──────── GIVEN INFORMATION

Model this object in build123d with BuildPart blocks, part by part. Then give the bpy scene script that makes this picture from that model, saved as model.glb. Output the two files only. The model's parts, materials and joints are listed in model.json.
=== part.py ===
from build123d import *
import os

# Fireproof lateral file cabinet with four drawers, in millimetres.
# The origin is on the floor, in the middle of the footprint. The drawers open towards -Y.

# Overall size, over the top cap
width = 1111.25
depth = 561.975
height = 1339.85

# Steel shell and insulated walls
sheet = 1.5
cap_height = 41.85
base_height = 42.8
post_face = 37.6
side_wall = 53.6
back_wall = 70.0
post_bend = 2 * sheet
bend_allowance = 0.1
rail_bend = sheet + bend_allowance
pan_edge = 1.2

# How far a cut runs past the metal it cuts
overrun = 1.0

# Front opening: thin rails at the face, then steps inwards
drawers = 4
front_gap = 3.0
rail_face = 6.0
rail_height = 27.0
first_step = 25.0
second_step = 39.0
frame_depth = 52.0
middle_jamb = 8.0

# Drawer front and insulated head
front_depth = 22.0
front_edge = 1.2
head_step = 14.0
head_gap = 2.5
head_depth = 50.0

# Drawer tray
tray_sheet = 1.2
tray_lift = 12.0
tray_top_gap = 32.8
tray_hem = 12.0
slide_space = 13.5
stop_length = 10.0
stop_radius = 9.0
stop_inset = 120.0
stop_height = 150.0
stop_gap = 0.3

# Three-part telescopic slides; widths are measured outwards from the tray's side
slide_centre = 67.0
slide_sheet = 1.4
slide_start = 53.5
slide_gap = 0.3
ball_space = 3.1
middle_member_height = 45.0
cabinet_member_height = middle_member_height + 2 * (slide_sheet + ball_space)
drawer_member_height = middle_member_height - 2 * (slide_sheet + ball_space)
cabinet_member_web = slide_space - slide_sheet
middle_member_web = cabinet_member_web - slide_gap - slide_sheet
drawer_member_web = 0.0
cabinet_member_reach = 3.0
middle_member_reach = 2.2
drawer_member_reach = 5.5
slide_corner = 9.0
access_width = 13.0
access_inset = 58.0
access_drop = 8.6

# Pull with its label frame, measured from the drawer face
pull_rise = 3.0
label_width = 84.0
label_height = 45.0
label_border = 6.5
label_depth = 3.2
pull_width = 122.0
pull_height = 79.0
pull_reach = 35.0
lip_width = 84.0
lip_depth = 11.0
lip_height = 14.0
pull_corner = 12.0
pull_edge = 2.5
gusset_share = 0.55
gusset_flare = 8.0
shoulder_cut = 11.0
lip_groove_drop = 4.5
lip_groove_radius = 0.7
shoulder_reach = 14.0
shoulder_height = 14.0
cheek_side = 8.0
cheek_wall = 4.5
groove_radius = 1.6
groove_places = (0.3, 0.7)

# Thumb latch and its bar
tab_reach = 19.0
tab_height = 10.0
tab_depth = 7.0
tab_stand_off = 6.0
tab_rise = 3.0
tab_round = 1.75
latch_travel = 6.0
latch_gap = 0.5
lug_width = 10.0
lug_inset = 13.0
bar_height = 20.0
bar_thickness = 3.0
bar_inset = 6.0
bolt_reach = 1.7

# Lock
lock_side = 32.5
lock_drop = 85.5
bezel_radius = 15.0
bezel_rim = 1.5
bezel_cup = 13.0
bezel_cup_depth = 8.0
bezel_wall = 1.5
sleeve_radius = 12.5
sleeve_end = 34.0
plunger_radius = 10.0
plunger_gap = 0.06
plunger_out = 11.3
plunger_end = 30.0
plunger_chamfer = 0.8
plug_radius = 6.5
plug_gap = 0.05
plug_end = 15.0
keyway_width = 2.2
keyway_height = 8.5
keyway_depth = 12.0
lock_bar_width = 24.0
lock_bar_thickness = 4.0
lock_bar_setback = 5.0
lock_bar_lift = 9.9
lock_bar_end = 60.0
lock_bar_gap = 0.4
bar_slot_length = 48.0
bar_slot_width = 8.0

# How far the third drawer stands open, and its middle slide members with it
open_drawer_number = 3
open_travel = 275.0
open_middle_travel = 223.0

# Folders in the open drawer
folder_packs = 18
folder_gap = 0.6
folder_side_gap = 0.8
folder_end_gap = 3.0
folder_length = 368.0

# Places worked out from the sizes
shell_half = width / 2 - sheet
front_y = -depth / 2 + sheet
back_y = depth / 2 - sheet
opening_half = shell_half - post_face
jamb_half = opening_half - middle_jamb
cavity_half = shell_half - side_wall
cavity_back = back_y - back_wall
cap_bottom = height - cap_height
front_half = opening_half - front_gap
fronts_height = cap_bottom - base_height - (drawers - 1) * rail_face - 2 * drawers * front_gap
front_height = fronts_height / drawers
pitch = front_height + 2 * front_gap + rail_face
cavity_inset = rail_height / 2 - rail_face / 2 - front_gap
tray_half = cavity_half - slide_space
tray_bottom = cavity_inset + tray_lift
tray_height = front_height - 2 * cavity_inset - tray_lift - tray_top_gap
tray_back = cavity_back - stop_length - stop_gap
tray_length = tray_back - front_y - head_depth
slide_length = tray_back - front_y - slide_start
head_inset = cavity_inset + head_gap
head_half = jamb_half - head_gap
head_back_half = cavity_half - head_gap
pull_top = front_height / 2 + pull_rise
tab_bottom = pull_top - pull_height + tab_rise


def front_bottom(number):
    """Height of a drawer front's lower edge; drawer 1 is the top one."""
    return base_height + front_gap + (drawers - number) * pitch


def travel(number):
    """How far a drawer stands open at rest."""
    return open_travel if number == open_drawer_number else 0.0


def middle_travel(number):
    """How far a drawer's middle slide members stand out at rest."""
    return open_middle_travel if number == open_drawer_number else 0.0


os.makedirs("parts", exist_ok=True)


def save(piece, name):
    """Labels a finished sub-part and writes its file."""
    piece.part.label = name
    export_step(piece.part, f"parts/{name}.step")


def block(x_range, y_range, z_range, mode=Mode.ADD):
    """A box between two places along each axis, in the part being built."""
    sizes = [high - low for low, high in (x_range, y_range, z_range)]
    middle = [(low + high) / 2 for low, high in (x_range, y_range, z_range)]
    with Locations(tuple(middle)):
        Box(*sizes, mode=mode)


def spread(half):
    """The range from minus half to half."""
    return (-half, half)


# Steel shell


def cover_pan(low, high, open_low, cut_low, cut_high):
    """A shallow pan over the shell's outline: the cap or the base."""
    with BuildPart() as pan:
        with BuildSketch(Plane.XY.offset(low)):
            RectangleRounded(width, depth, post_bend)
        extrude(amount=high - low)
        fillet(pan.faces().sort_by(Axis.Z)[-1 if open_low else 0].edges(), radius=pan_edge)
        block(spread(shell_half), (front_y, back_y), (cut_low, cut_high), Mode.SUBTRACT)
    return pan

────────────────

• _GIVEN PROBLEM_: Using the material above, quote the first line and each line after it, stopping at and including the line that holds "overrun = 1.0".

• _FINAL RESULT_:
Model this object in build123d with BuildPart blocks, part by part. Then give the bpy scene script that makes this picture from that model, saved as model.glb. Output the two files only. The model's parts, materials and joints are listed in model.json.
=== part.py ===
from build123d import *
import os

# Fireproof lateral file cabinet with four drawers, in millimetres.
# The origin is on the floor, in the middle of the footprint. The drawers open towards -Y.

# Overall size, over the top cap
width = 1111.25
depth = 561.975
height = 1339.85

# Steel shell and insulated walls
sheet = 1.5
cap_height = 41.85
base_height = 42.8
post_face = 37.6
side_wall = 53.6
back_wall = 70.0
post_bend = 2 * sheet
bend_allowance = 0.1
rail_bend = sheet + bend_allowance
pan_edge = 1.2

# How far a cut runs past the metal it cuts
overrun = 1.0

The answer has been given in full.